Para ser rebelde, hay que ser libre.
(Daniel Bruhl, actor alemán)
¿Qué clase de poder ejercen sobre nosotros, los vulgares mortales, estos seres dotados de un aura y una belleza dignas de una estrella?, ¿ el mérito es de ellos, o tan sólo del poder de la pantalla grande, que los vuelve imposibles, y con ello, adorables?, ¿por qué los admiramos e imaginamos una y otra vez junto a nosotros, si apenas conocemos un infiel y parcial retrato de su persona?, ¿acaso ellos no ostentan sus propios defectos?...acabo de ver por segunda vez Good Bye Lennin, y no me importa ninguna de estas preguntas, porque amo irracionalmente a su protagonista. Lo imagino inteligente, reflexivo, sensible, erótico, buen pibe, divertido y comprensivo. Antaño, vi la película en cine y la adoré, pero mi reincidencia no radicó en la talentosa cinta artística, sino en Daniel. Daba lo mismo ver Los Edukadores, Salvador, o Good Bye Lennin. Belleza, carisma, magnetismo, el más lindo de los comunes y el más común de los lindos, ese es Daniel Bruhl. Un tipo cualquiera, mi compañero de la facultad, aquel que va a las marchas de alguna agrupación, el que se te sienta al lado en el cine, el que ojea libros usados pero no tiene para comprarlos.
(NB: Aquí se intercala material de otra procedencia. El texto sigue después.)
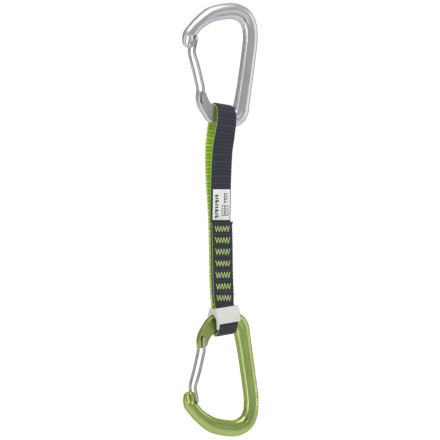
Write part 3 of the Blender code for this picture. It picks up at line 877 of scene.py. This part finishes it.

Y encima, como si no fuese perfecto, habla un excelente castellano, porque su papá es alemán, pero su mamá, españolísima. Me pregunto qué sería capaz de hacer a cambio de conocerlo. Entre las opciones evalué la posibilidad de:
- amputarme el último 30% de mi dedo meñique de la mano derecha (no lo uso en demasía), a cambio de una semana con él en Madrid, Berlín, Roma, París, La Paz, Salvador de Bahía, Córdoba capital, o el Riachuelo. Él elige, pero su presencia no es prescindible.
- raparme (una vez que se vaya, claro, que si no me va a escupir...)
- ir de rodillas hasta San Francisco.